Ever since I read The Devil in the White City, I’ve been a huge fan of Erik Larson’s. His is a particular kind of novelistic non-fiction that I haven’t seen any other writer achieve. He is able to take something that really happened and flesh out the characters and plot as though he created them. He is thorough, precise, and you can tell that he loved every minute of the process.
When I heard about his latest book, Dead Wake: The Last Crossing of the Lusitania I couldn’t wait to read it.
I basically spent all day Saturday doing just that.
Let’s just take a minute to underscore that achievement: Erik Larson wrote a non-fiction book that is so compulsively readable that I finished it in a day. I mean, I love non-fiction and you know I have no problems reading it but I’m not sure that I’ve ever done this before.
I’d say the title is pretty self-descriptive in terms of what this book is about: the sinking of the Lusitania off the coast of Ireland in May 1915. But as is often the case in Larson’s books, this one event set off a chain of events that ultimately brought the United States into the First World War. The sinking of a passenger ship by a German U-boat was considered by many Americans to have crossed the line and they wanted to do something about it.
But before Larson gets to the politics that followed the sinking, he describes how the war started in the first place and the days leading up to boarding the ship. He tells us about the people on board: the Cromptons, a family with 6 children and 2 nannies booked into 3 staterooms; Alfred Vanderbilt, one of the men that almost sailed on the Titanic; Theodate Pope, a female architect and spiritualist who served as an investigator of paranormal phenomena and was a friend of Henry James; Charles Lauriet, a bookseller travelling with a set of priceless Thackeray sketches and a copy of A Christmas Carol that had been owned by Dickens’ himself and annotated by the author; Richard Preston Prichard, a second class passenger who was so popular that a number of letters and journals mention him by name; and Robert Kay, a five year old boy who was diagnosed with measles and missed all the fun, spending the voyage in quarantine below deck.

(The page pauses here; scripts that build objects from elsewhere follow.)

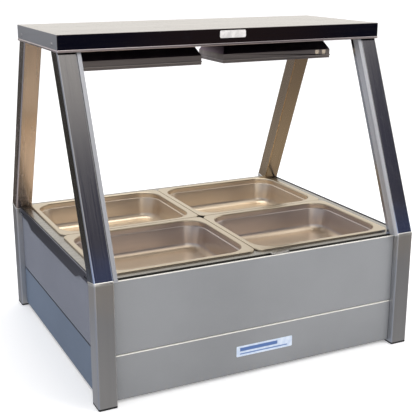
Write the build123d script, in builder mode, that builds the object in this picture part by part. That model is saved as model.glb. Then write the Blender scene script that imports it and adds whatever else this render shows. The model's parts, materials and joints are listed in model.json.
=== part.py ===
"""Countertop steam table: four half-size pans over a heated water tank, under a lamp canopy.

Millimetres. +Z is up from the bench, X runs along the counter, -Y is the customer side.
The origin is on the bench, at the centre of the base.
"""

from build123d import *
import os
from math import atan, cos, radians, sin, tan

os.makedirs("parts", exist_ok=True)

# Pans: half-size gastronorm, long side along X
PAN_LENGTH = 325.0
PAN_WIDTH = 265.0
PAN_DEPTH = 65.0
PAN_SHEET = 0.8
PAN_GAP = 1.5
PAN_RIM = 12.0
PAN_RIM_HEIGHT = 3.6
PAN_RIM_CORNER = 17.0
PAN_RIM_SHEET = 1.0
PAN_STEP = 2.5
PAN_STEP_DEPTH = 13.0
PAN_CORNER = 42.0
PAN_FLOOR_RADIUS = 16.0
PAN_DRAFT = 5.0

# Frame of square tube, with a mitre at the height of the deck
TUBE = 38.0
TUBE_WALL = 1.5
TUBE_CORNER = 3.0
LEG_TO_PANS = 2.75
PANS_UNDER_ARMS = 6.75
FOOT_HEIGHT = 4.0
FOOT_PLUG = 12.0
DECK_TOP = 251.0
HEIGHT = 684.0
SHEET = 1.2

# Wire duct on the inner side of each front arm
DUCT_WIDTH = 17.0
DUCT_DEPTH = 8.0
DUCT_SHEET = 1.0

# Body panels
FRONT_INSET = 15.0
SIDE_INSET = 13.0
PANEL_FOLD = 12.0
PANEL_BOTTOM = 8.2
SEAM_TOP = 101.6
SEAM_GAP = 1.6
PANEL_FIT = 0.3
FRONT_PANEL_DROP = 1.5
GROOVE = 9.5
DECK_SKIRT = 24.0
PANEL_SCREW_ASIDE = 18.0
PANEL_SCREW_IN = 10.0
CUT_DEPTH = 3.6
VENT_LENGTH = 80.0
VENT_WIDTH = 6.0
VENT_PITCH = (110.0, 26.0)
VENT_COUNT = (3, 7)

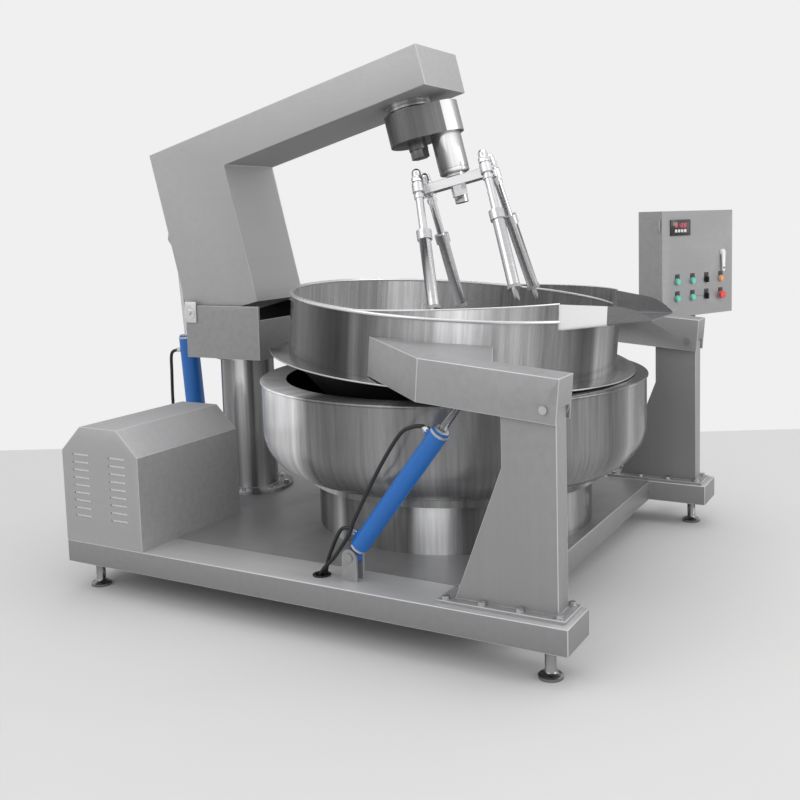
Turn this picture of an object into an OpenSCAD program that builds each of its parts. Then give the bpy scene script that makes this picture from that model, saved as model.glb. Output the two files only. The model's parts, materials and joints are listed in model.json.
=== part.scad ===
// Tilting planetary cooking kettle: a gas heated pot between two posts, tipped by one hydraulic
// cylinder, under a gooseneck arm that a second cylinder tilts back.
// X runs along the two beams, Y from the front beam to the rear beam, Z up from the floor.

/* [Base frame] */
// Length of the front and rear beams
beam_len = 2200; // [2190:5:2300]
// Depth from the face of the front beam to the back of the rear beam
base_depth = 2036; // [2024:4:2080]
// Width of each beam
beam_w = 200; // [190:2:204]
// Height of each beam
beam_h = 92; // [80:1:110]
// Wall of the beams and cross members
beam_wall = 4; // [3:0.5:6]
// Clear height under the beams
leg_h = 115; // [95:5:150]
// Length of the floor plate
floor_len = 1933; // [1900:5:1990]
// Thickness of the floor plate
floor_t = 5; // [3:0.5:8]
// Width of each cross member
cross_w = 60; // [50:2:80]
// Radius of a levelling foot
foot_r = 42; // [34:1:50]
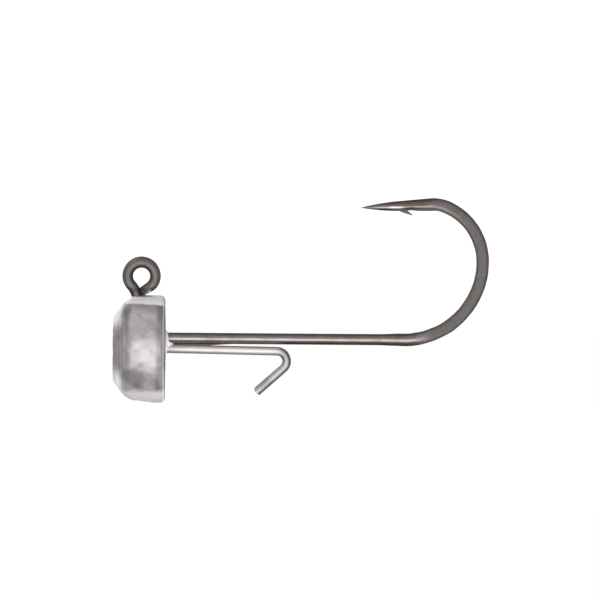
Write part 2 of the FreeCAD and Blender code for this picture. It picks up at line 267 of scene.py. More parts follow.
def make_hook():
    """The hook's centreline, its wire from the eye to the tip, and its barb."""
    line = hook_line()
    s_shank, s_swell, s_lower = (line.start[k] for k in ("leg", "swell", "lower"))
    s_shoulder, s_point = line.start["shoulder"], line.start["point"]
    # The wire thickened a little where it bends round the top of the eye
    turn_to_top = math.radians(144)
    s_top = line.start["ring"] + RING_RADIUS * turn_to_top

    def radius(s):
        r = EYE_WIRE + (SHANK - EYE_WIRE) * smoothstep(s_shank - 0.3, s_shank + 0.3, s)
        r = r + 0.03 * np.exp(-(((s - s_top) / 1.1) ** 2))
        r = r + (BEND - SHANK) * smoothstep(s_swell - 0.4, s_lower + 0.3, s)
        return np.where(s < s_point, r, np.minimum(r, point_radius(s - s_point)))

    def forged(s):
        """How far the wire is flattened, 0 to 1."""
        run_in = smoothstep(s_lower - 0.4, s_lower + 3.4, s)
        return run_in * (1 - smoothstep(s_shoulder - 0.1, s_shoulder + FLAT_RUN_OUT, s))

    def in_plane(s, around):
        height = np.cos(around)
        # The cutters pinched the underside of the end
        pinch = 0.32 * (1 - smoothstep(0.0, HOOK_RUNS["end"][0] + 0.6, s))
        height = np.where(height < 0, height * (1 - pinch), height)
        # The round of the point stands off its middle towards the gape
        lean = 0.16 * smoothstep(s_shoulder, s_point, s) * (1 - smoothstep(s_point + 2, line.length, s))
        return radius(s) * (height + lean * np.sin(around) ** 2)

    def across(s, around):
        raw = radius(s) * np.sin(around)
        flat = forged(s)
        half = (radius(s) + 0.2) * (1 - flat) + BEND_HALF_THICKNESS * flat
        return np.sign(raw) * np.maximum(soft_min(np.abs(raw), half, 0.06 + 0.18 * flat), 0)

    points, wire = tube(line, in_plane, across, HOOK_COLUMNS)
    flat = points.reshape(-1, 3)
    places = wire.reshape(-1, 3)
    s = places[:, 0]

    # Hammer and tumbling unevenness: a little on the forged bend, hardly any on the drawn wire
    hammered = smoothstep(s_swell, s_lower, s) * (1 - smoothstep(s_point - 1, s_point + 1, s))
    centre = np.repeat(points.mean(1), HOOK_COLUMNS, axis=0)
    outward = flat - centre
    outward /= np.maximum(np.linalg.norm(outward, axis=1), 1e-6)[:, None]
    uneven = waves(flat, 1.7, 11) * (0.002 + 0.010 * hammered) + waves(flat, 0.5, 12) * 0.003 * hammered
    uneven *= smoothstep(line.length, line.length - 3.0, s)
    flat = flat + outward * (uneven - 0.012 * hammered)[:, None]

    # The cut behind the barb leaves a shallow scoop in the underside of the point
    along = s - s_point
    scoop = np.exp(-(((along - BARB_TIP - 0.10) / 0.42) ** 2)) * smoothstep(0.15, 0.45, places[:, 1])
    inward = centre - flat
    flat = flat + inward * (0.13 * scoop)[:, None]

    # The cut end stays outside the neck, and is squeezed against it
    neck_index = np.searchsorted(line.s, line.start["neck"])
    heading = line.heading[neck_index]
    neck_centre = line.at[neck_index] + np.array([math.sin(heading), -math.cos(heading)]) * NECK_RADIUS
    by_neck = s < line.start["ring"] + 0.7
    away = flat[by_neck][:, [0, 2]] - neck_centre
    reach = np.linalg.norm(away, axis=1)
    kept = np.maximum(reach, NECK_RADIUS + EYE_WIRE)
    squeezed = flat[by_neck]
    squeezed[:, [0, 2]] = neck_centre + away / reach[:, None] * kept[:, None]
    flat[by_neck] = squeezed
    return line, (flat, places, closed_tube(points, wire)[2]), make_barb(line)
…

Larson also looks at the man at the helm of the U-Boat, Walther Schweiger who by all accounts was a gregarious man and a good captain. He was able to maintain order on board but earned the respect of his crew and tried to make their days on board as pleasant as possible, at one point they even had puppies on board if you can believe that. The German military was set up so that U-Boat captains were able to make all their own decisions – they were the only ones that could see what was happening and had full judgment to sink passenger liners if they so chose. Their decisions are unpopular in the annals of history but it was wartime and they did what they had to do. Larson is skilled at capturing that delicate balance without judgement.
You know that it’s not going to be a happy ending, from the title alone. Even thinking myself prepared for the end, I was caught off guard by how moved I was by it. Again, Larson handles his subject matter with compassion and care without being sentimental.
Guys, I’m a huge fan of Erik Larson and at this point I’d probably read something he wrote on a cocktail napkin, but if you haven’t read any of his work yet, get to it. He is the best and he tells some incredible (true) stories; you won’t even realize you’re reading non-fiction.